These three rare mammals can all be described as unusual looking. So one might wonder if odd body plan, at least to human observers, is a predictor or correlate of rarity. I asked Carly about the link between countenance and ecology of giant armadillos, giant
anteaters, and maned wolves and what it might tell us about rarity. Her answers had as much to do with the energetic balance of these mammals as with their appearance.

Maned wolf (
Chrysocyon brachyurus
) being followed by an aplomado falcon (
Falco femoralis
)

“Even though these creatures eat different things, they specialize on food items that just don't support high densities of big mammals,” she responded. This, not appearance, is key. Giant anteaters and giant armadillos are equipped to feed on ants and termites. While their food resource is ubiquitous, it is also of low nutritional quality (with some exceptions, such as fat-filled winged termites). The physiological and behavioral adaptations of these animals to their food resources may account for both their looks and their rarity in nature.

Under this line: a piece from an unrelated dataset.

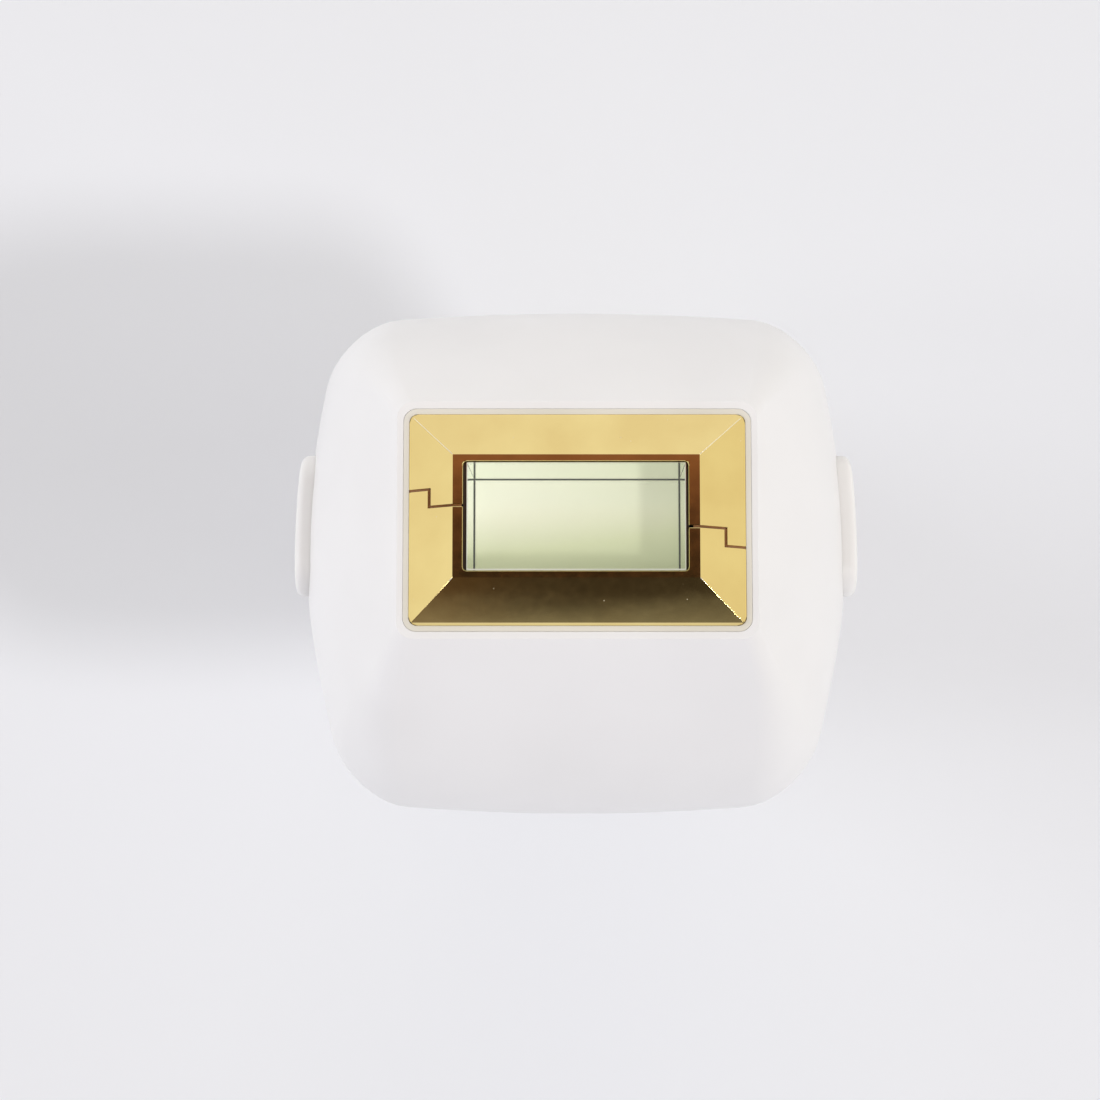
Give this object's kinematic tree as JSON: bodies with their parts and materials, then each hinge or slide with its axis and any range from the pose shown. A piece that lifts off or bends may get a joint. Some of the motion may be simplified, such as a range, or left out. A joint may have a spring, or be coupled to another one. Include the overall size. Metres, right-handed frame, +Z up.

Giant anteaters have low metabolic rates relative to their body size. One consequence of their slo-mo lifestyle is that they produce only a single offspring at a time and only every other year. They occur at their highest-known densities in grasslands where their food resources are concentrated. But even here, anteater populations are
severely constrained by the wildfires that regularly burn through. So even where their favorite foods—ants and termites—are highly concentrated, giant anteater populations are often knocked back by killer fires racing across the pampas.

Maned wolves, which are restricted to the grasslands of central South America, also occur at naturally low densities, half of our two-part condition of rarity. The maned wolf is the largest canid that does not hunt prey larger than itself. Its body mass may well be the limit at which a canid is able to survive on small prey—primarily rodents, birds, and armadillos, heavily supplemented with fruit. To meet their dietary demands, maned wolves traditionally forage across large home ranges of about 70 square kilometers, thus contributing to their natural rarity.

These unique adaptations—the elongated, toothless skull of the giant anteater that accommodates its extra-long ant-lapping tongue; the large claws of the burrowing giant armadillo, used for ripping open termite mounds; the fox-on-stilts appearance of the maned wolf—can be viewed in a new light. These striking features are all the evolutionary products of highly specialized feeding behaviors. Might they be unfavorable attributes in a changing world? An intense specialization on a highly patchy food source, such as termite mounds, works only if the species in question—in this case an anteater—can move effectively between patches. Thus, if the species is to thrive here in the Cerrado, surrounding ranchers would need to keep the termite mounds in their cattle pastures and anteaters would need corridors to reach these patches of rich termite concentrations. The long legs of the maned wolf might allow it to travel long distances easily and pounce effectively on its abundant prey. Being a medium-sized predator but basically subsisting on abundant small mammals such as rats means that you could find your principal food source in any open habitat. Natural selection may have no foresight, but it seems to have left the maned wolf a better chance of survival than the other members of the Cerrado trio.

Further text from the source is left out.